#### [SET TASK]
Below are some records; quote exactly the lines from the one that contains "Write part 2" through the one that contains "return np.vstack([side, end, (side", inclusive, and no others.

## START

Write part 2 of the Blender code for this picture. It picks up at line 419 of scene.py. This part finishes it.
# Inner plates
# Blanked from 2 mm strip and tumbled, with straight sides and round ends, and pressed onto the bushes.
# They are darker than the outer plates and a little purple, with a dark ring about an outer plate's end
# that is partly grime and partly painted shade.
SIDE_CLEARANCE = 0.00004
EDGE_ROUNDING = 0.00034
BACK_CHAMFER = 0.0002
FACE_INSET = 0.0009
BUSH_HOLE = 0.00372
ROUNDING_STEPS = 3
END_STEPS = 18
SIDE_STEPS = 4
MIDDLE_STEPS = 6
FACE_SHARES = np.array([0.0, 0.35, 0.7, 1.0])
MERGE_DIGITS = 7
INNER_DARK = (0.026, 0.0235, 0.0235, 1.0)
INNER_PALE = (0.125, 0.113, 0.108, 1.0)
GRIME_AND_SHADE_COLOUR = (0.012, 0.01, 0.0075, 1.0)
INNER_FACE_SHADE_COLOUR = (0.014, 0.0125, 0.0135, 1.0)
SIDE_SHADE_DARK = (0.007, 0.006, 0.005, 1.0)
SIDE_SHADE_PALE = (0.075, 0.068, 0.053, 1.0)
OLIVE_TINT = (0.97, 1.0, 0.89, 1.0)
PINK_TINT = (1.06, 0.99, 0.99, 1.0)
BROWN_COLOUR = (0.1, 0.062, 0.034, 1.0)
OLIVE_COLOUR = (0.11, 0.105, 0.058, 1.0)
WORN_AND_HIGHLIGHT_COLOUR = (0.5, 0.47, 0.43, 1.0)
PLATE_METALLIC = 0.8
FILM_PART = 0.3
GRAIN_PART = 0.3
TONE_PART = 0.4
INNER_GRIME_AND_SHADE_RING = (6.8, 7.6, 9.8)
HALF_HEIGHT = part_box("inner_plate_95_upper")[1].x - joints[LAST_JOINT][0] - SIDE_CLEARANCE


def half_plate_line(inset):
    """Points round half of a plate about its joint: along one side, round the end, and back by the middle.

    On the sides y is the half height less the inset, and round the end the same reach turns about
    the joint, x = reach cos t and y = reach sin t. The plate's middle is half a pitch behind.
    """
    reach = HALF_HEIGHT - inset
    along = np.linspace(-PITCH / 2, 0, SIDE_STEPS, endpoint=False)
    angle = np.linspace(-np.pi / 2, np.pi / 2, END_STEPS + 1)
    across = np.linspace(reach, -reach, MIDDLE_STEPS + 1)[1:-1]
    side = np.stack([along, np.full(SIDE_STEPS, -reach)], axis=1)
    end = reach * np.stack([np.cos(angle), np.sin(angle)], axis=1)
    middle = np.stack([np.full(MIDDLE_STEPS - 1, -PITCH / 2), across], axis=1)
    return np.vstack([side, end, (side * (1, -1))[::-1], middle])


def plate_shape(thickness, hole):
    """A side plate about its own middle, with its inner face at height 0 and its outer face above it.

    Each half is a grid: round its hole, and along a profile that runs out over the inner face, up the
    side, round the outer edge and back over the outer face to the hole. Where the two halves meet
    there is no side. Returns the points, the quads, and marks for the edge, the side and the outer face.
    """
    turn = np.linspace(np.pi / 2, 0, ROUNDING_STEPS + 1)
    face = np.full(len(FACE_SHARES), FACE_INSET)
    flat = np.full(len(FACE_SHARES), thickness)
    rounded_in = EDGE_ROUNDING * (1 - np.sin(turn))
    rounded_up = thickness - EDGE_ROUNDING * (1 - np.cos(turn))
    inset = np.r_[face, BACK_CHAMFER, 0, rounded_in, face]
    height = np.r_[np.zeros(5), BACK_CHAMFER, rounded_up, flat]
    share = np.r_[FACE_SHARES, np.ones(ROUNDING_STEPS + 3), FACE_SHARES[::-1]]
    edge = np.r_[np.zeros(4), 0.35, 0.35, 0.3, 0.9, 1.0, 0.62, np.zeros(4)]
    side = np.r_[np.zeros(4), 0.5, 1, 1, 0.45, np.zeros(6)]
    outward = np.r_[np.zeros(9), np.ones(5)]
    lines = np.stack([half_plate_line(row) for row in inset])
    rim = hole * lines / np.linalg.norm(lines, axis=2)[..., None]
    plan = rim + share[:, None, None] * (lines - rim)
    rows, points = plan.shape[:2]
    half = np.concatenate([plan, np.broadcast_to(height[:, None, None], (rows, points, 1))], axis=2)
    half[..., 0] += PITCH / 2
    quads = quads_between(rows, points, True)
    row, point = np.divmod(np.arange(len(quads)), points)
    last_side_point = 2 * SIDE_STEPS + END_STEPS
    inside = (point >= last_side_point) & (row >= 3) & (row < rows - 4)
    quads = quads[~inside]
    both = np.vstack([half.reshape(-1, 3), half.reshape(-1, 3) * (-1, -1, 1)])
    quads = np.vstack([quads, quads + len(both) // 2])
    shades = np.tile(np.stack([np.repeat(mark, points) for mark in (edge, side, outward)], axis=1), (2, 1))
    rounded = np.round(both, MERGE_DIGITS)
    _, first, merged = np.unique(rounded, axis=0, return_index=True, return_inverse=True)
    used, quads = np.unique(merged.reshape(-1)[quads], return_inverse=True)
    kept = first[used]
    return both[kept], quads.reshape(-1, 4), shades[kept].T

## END
## START

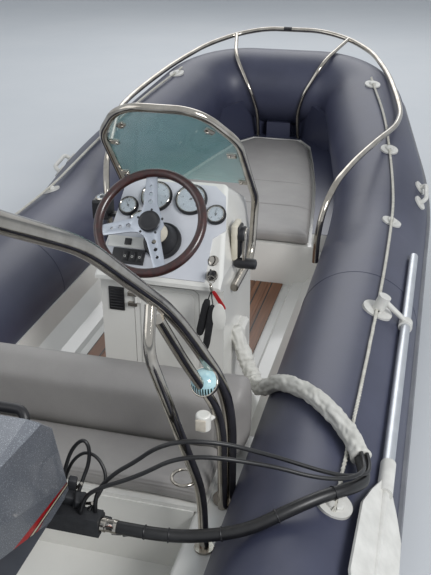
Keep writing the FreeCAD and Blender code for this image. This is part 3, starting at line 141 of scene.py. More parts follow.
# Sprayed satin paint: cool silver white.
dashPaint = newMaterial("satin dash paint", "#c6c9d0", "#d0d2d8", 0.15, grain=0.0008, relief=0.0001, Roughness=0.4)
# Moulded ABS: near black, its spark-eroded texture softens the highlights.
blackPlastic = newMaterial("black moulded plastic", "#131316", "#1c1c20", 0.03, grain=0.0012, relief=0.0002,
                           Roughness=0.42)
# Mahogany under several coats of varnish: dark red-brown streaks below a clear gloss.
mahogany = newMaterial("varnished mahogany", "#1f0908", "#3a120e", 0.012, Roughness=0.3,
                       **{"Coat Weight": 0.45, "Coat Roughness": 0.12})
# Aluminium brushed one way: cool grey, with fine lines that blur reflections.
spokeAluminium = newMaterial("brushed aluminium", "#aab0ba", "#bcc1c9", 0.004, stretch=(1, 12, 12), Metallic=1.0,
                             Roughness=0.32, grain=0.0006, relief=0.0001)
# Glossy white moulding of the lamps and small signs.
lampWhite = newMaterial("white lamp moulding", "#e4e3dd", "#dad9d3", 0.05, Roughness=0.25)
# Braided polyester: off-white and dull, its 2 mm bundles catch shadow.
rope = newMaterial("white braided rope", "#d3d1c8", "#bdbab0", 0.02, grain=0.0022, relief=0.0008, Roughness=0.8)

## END

#### [RESULT OF THE EXERCISE]
Write part 2 of the Blender code for this picture. It picks up at line 419 of scene.py. This part finishes it.
# Inner plates
# Blanked from 2 mm strip and tumbled, with straight sides and round ends, and pressed onto the bushes.
# They are darker than the outer plates and a little purple, with a dark ring about an outer plate's end
# that is partly grime and partly painted shade.
SIDE_CLEARANCE = 0.00004
EDGE_ROUNDING = 0.00034
BACK_CHAMFER = 0.0002
FACE_INSET = 0.0009
BUSH_HOLE = 0.00372
ROUNDING_STEPS = 3
END_STEPS = 18
SIDE_STEPS = 4
MIDDLE_STEPS = 6
FACE_SHARES = np.array([0.0, 0.35, 0.7, 1.0])
MERGE_DIGITS = 7
INNER_DARK = (0.026, 0.0235, 0.0235, 1.0)
INNER_PALE = (0.125, 0.113, 0.108, 1.0)
GRIME_AND_SHADE_COLOUR = (0.012, 0.01, 0.0075, 1.0)
INNER_FACE_SHADE_COLOUR = (0.014, 0.0125, 0.0135, 1.0)
SIDE_SHADE_DARK = (0.007, 0.006, 0.005, 1.0)
SIDE_SHADE_PALE = (0.075, 0.068, 0.053, 1.0)
OLIVE_TINT = (0.97, 1.0, 0.89, 1.0)
PINK_TINT = (1.06, 0.99, 0.99, 1.0)
BROWN_COLOUR = (0.1, 0.062, 0.034, 1.0)
OLIVE_COLOUR = (0.11, 0.105, 0.058, 1.0)
WORN_AND_HIGHLIGHT_COLOUR = (0.5, 0.47, 0.43, 1.0)
PLATE_METALLIC = 0.8
FILM_PART = 0.3
GRAIN_PART = 0.3
TONE_PART = 0.4
INNER_GRIME_AND_SHADE_RING = (6.8, 7.6, 9.8)
HALF_HEIGHT = part_box("inner_plate_95_upper")[1].x - joints[LAST_JOINT][0] - SIDE_CLEARANCE


def half_plate_line(inset):
    """Points round half of a plate about its joint: along one side, round the end, and back by the middle.

    On the sides y is the half height less the inset, and round the end the same reach turns about
    the joint, x = reach cos t and y = reach sin t. The plate's middle is half a pitch behind.
    """
    reach = HALF_HEIGHT - inset
    along = np.linspace(-PITCH / 2, 0, SIDE_STEPS, endpoint=False)
    angle = np.linspace(-np.pi / 2, np.pi / 2, END_STEPS + 1)
    across = np.linspace(reach, -reach, MIDDLE_STEPS + 1)[1:-1]
    side = np.stack([along, np.full(SIDE_STEPS, -reach)], axis=1)
    end = reach * np.stack([np.cos(angle), np.sin(angle)], axis=1)
    middle = np.stack([np.full(MIDDLE_STEPS - 1, -PITCH / 2), across], axis=1)
    return np.vstack([side, end, (side * (1, -1))[::-1], middle])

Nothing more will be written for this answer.